Because the workers are deployed through docker swarm, and since they need to contact the manager to retrieve the configuration, it would be awesome to make sure they also belong to the same network in order to use the same trick and completely remove the need for any hard-coded IP.
When creating a service, it is possible to bind it to an existing overlay network. However, Docker Compose creates a bridge network by default. A simple solution to that is creating a specific network in the compose file. Another, is to deploy our components with docker stack. Docker stack will simply take the Compose file and use Swarm to deploy it.

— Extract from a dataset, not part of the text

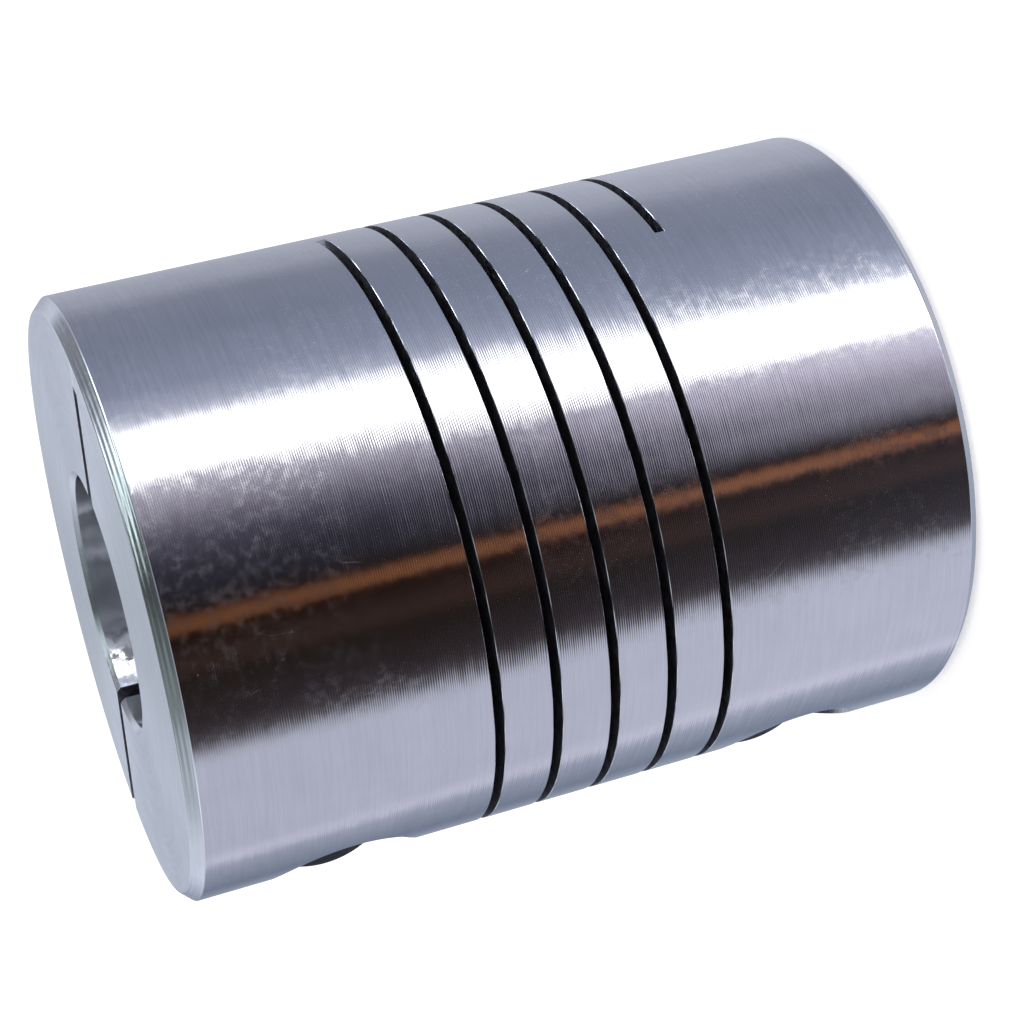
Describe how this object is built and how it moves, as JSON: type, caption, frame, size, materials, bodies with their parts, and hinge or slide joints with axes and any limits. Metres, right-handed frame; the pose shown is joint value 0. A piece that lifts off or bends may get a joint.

In doing so, it creates an overlay network, used by swarm, and now only remains to attach the services we create for this network.
We have now completely eradicated the need for any hard-coded address, and have robust way to deploy everything anywhere without any change, and docker stack can be used to update the software in one command!
docker stack deploy — compose-file docker/docker-compose.yml distributed_stack
We can now focus on the experiment ;).
Conclusion
We have described an architecture we have been using for a few months in production on our machines to process as quickly as possible all the computation task necessary to start the training of a deep learning experiment based on audio. How to easily deploy such architecture is a problem in itself for which we provided an answer that relies on powerful technologies like RabbitMQ and Docker (swarm and compose). Although we have deliberately chosen to present this work under the scope of our own activities (deep learning experiments), there is nothing so specific to deep learning in this architecture, and it should be suitable for a great variety of other use cases, where we simply wish to distribute a number of individual, independent tasks, in a processing pipeline.